The Apostle Paul claimed to have
enjoyed this advantage in his own ministry. He wrote, In all you
do, I want you to be free from worry. An unmarried man can spend his
time doing the Lord's work and thinking how to please him. But a
married man can't do that so well; he has to think about his earthly
responsibilities and how to please his wife. His interests are
divided. It is the same with a girl who marries. She faces the same
problem. A girl who is not married is anxious to please the Lord in
all she is and does. But a married woman must consider other things
such as housekeeping and the likes and dislikes of her husband. I am
saying this to help you, not to try to keep you from marrying. I want
you to do whatever will help you serve the Lord best, with as few
other things as possible to distract your attention from him... in my
opinion she will be happier if she doesn't marry again... ( 1
Corinthians 7:32-35,40, LVB).
It
helps to understand that Paul's strong preference for the single life
was due in part to the prevailing persecution, which Paul called "the
present distress", being leveled against Christians at that time
(1 Corinthians 7:26).
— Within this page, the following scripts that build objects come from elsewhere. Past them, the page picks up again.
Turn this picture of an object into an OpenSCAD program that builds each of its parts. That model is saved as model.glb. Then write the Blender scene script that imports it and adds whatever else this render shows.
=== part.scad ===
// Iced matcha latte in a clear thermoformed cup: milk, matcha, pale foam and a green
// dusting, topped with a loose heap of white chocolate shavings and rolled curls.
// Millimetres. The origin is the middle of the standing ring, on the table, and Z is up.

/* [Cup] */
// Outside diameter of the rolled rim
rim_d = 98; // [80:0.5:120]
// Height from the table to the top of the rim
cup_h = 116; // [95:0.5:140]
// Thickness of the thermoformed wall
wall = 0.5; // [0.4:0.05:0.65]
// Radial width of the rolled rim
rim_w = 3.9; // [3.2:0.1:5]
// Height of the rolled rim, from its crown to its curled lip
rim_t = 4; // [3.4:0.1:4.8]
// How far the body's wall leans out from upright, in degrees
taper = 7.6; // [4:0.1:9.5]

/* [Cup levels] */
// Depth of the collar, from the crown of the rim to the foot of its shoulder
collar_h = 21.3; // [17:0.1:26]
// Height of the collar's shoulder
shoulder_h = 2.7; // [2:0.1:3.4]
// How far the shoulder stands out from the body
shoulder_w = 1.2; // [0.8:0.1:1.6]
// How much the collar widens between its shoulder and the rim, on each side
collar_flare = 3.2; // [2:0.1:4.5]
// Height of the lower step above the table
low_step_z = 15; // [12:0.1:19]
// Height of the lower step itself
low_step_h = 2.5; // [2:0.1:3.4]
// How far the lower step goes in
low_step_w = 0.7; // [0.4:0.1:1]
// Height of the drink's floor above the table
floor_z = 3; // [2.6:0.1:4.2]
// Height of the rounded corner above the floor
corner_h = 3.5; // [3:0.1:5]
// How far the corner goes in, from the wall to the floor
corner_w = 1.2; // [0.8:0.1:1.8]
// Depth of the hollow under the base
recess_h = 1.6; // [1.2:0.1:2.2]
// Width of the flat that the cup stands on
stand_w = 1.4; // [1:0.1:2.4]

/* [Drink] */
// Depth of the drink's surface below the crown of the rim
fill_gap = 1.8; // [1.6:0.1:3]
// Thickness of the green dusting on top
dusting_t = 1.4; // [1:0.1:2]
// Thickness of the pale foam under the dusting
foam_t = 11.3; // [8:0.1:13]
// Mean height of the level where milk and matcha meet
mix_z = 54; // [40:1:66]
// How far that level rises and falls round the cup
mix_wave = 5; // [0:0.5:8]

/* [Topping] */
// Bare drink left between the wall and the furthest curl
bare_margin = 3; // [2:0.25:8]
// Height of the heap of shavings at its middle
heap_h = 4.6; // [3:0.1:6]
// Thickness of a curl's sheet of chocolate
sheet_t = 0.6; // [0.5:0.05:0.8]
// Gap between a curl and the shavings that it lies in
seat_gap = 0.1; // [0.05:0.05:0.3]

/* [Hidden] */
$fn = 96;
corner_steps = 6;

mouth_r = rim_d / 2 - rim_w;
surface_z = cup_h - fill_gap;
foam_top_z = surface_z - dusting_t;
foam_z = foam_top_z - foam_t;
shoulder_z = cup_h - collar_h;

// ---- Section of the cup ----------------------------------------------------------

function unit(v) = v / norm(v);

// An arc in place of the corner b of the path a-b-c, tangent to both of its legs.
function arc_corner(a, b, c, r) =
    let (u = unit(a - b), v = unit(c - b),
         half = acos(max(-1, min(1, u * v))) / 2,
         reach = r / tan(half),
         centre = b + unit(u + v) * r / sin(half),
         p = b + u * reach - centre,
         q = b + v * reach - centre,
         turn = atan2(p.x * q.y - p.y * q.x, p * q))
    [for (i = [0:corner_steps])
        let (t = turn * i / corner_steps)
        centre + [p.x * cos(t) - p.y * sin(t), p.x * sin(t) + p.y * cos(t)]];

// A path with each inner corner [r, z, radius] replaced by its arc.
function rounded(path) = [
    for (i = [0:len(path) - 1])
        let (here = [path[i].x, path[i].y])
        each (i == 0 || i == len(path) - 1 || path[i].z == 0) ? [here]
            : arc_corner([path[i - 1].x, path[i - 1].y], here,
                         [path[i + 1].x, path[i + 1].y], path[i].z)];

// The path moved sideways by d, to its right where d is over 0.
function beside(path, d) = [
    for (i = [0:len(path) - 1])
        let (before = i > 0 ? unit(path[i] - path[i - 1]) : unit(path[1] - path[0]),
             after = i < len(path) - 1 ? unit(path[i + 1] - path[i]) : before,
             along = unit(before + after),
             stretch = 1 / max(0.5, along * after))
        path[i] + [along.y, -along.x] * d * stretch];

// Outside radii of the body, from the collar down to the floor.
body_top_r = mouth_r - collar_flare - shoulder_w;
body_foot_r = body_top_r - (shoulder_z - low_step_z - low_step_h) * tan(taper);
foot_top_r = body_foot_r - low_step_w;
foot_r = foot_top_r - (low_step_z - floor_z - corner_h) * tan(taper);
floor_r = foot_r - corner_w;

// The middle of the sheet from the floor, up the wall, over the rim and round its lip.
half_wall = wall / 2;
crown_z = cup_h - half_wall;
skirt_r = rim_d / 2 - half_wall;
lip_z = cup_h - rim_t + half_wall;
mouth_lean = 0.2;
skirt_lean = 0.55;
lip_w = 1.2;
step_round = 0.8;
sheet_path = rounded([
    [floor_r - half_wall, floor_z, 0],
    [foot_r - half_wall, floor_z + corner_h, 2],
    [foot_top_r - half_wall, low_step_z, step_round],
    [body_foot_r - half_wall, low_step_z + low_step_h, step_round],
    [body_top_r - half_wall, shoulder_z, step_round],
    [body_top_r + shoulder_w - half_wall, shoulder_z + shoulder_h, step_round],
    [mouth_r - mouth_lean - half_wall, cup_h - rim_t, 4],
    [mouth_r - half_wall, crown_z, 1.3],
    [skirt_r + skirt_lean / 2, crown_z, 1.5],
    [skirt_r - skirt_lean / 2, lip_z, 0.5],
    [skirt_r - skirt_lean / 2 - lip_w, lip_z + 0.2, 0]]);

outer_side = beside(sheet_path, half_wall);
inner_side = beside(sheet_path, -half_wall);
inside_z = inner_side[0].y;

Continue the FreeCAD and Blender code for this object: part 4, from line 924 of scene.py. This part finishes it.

Also, Paul recommended singleness due to his
strong belief, at the time he wrote his first letter to the
Corinthian Church, that Jesus Christ would return in his lifetime and
the world would shortly come to an end. Thus he even advised married
Christians to behave as if they were not married. Paul wrote, But
this I say, brethren, the time is short, so that from now on even
those who have wives should be as though they had none
(1 Corinthians 7:29,
NKJV).
Without
the constraints of persecution and a sense of the imminent end of the
world, which Paul felt at that time, it is safe to say that the
biblical basis for a Christian choosing the single life should be on
the basis of celibacy, which is a spiritual gift, and because one
wants to serve Jesus Christ with undivided attention.